Let \(V\) be an \(n\)-dimensional vector space. Any set of \(n\) linearly independent vectors \(v_1,v_2,\ldots , v_n\) in \(V\) is called the basis of \(V\).

Importantly, given a basis \(v_1,v_2,\ldots,v_n\) of a vector space \(V\), it is possible to expand any other vector \(v\in V\) as a linear combination of these basis vectors. Such linear combination is unique.

Example (Basis of vector space)

Let us take \(V=\mathbb{R}^2\). We showed that the vectors \(v_1=\begin{pmatrix}2\\3\end{pmatrix}\) and \(v_2=\begin{pmatrix}-1\\1\end{pmatrix}\) are linearly independent. Therefore, \(v_1\) and \(v_2\) form a basis of \(\mathbb{R}^2\). Any other vector in \(\mathbb{R}^2\) can be written as a linear combination of these two vectors. For example, let us take \(v=\begin{pmatrix}5\\7\end{pmatrix}\). Then

\[ v=\frac{12}{5}v_1-\frac{1}{5}v_2 \]

2.2. Linear subspaces#

When discussing representation theory, we will often consider a vector space of some dimension \(n\), and will be interested in its linear subspaces. If \(V\) is a vector space over a field \(K\) and if \(W\) is a subset of \(V\), then \(W\) is a linear subspace of \(V\) if under the operations of \(V\), \(W\) is a vector space over \(K\). This can be illustrated by the following example

Example (Linear subspace)

Let \(V=\mathbb{R}^2\), and let us define a subset of \(V\): \(W=\{(x,y)\in \mathbb{R}^2:-3x+2y=0\}\). Then \(W\) is a vector space and therefore a linear subspace of \(V\). Since the elements of \(W\) are just the 2-dimensional vectors, then the axioms of vector spaces are easily satisfied. The only thing that we need to check is whether \(W\) is closed under vector addition and multiplication by a scalar. Let us first notice that all element of \(W\) can be written as

\[ W=\{(x,\frac{3}{2}x):x\in \mathbb{R}\} \]
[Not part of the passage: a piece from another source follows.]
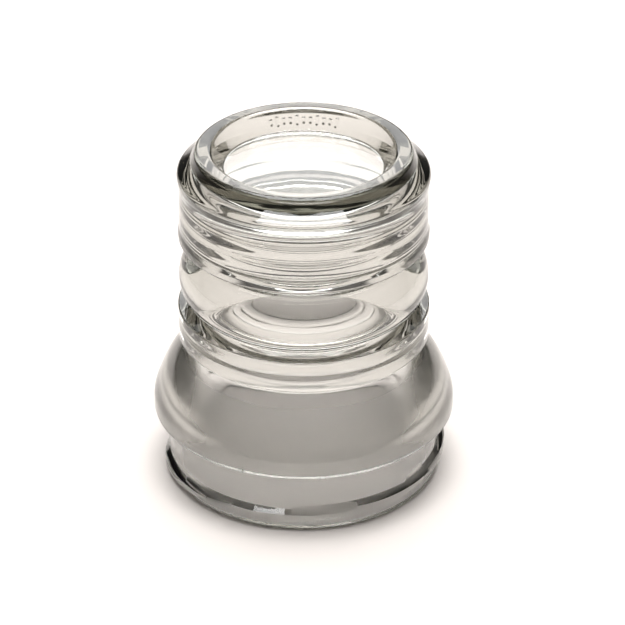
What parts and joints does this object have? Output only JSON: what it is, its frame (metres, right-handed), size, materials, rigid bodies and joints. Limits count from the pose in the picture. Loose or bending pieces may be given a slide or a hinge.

We start by checking that \(W\) is closed under vector addition. Let us take \(w_1,w_2\in W\). Then we can write them as \(w_1=(x_1,\frac{3}{2}x_1)\) and \(w_2=(x_2,\frac{3}{2}x_2)\) for some \(x_1,x_2\in \mathbb{R}\). Then

\[ w_1+w_2=(x_1,\frac{3}{2}x_1)+(x_2,\frac{3}{2}x_2)=(x_1+x_2,\frac{3}{2}(x_1+x_2))=(x_3,\frac{3}{2}x_3) \]

for \(x_3=x_1+x_2\). Therefore \(w_1+w_2\in W\).

Similarly, we can check that \(W\) is closed under the multiplication by a scalar. Let us take \(w\in W\) and \(\lambda\in \mathbb{R}\). Then \(w=(x,\frac{3}{2}x)\) for some \(x\in\mathbb{R}\) and

\[ \lambda w=\lambda (x,\frac{3}{2}x)=(\lambda x,\frac{3}{2}\lambda x)=(x' ,\frac{3}{2}x') \]

for \(x'=\lambda x\in \mathbb{R}\). Therefore, \(\lambda w\in W\).

It is also easy to find a basis of \(W\). Since \(\dim(W)=1\) then it is sufficient to find a single linearly independent vector. As an example we can take \(w=(2,3)\).

Moreover, the linear subspace \(W\) can be easily visualized on a real plane (that is \(\mathbb{R}^2\)). It is just the straight line in the picture below

../_images/2025aef29ed146baf4c1aeba85cdf992c4ca2db4e064cd8202f4e0afbbbedb53.png

2.3. Direct sum of linear subspaces#

One additional notion from linear algebra that will be very useful to us is a direct sum of vector spaces.

Definition (Direct sum of vector spaces)

Let \(V\) be a vector space over the field \(\mathbb{F}\). Let \(W_1\) and \(W_2\) be two linear subspaces of \(V\). We define the direct sum \(W_1\oplus W_2\) of \(W_1\) and \(W_2\) as

\[ W_1\oplus W_2=\{w_1+w_2:w_1\in W_1,w_2\in W_2\} \]

2.4. Linear maps#

Finally, we recall the notion of a linear map between two vector spaces:

Definition (Linear map)

Let \(U\) and \(V\) be vector spaces over the field \(\mathbb{F}\). Then \(f:U\to V\) is called a linear map if

\(f(u+v)=f(u)+f(v)\) for all \(u,v\in U\)
\(f(\lambda u)=\lambda f(u)\) for all \(\lambda\in \mathbb{F}\) and \(u\in U\)

Examples (Linear map)

The identity map \(id_U:U\to U\) is a linear map
For an \(n\times m\) real matrix \(A\), we can define a map: \(T_A:\mathbb{R}^n\to\mathbb{R}^m\) as \(T_A(v)=A\cdot v\). Then \(T_A\) is a linear map.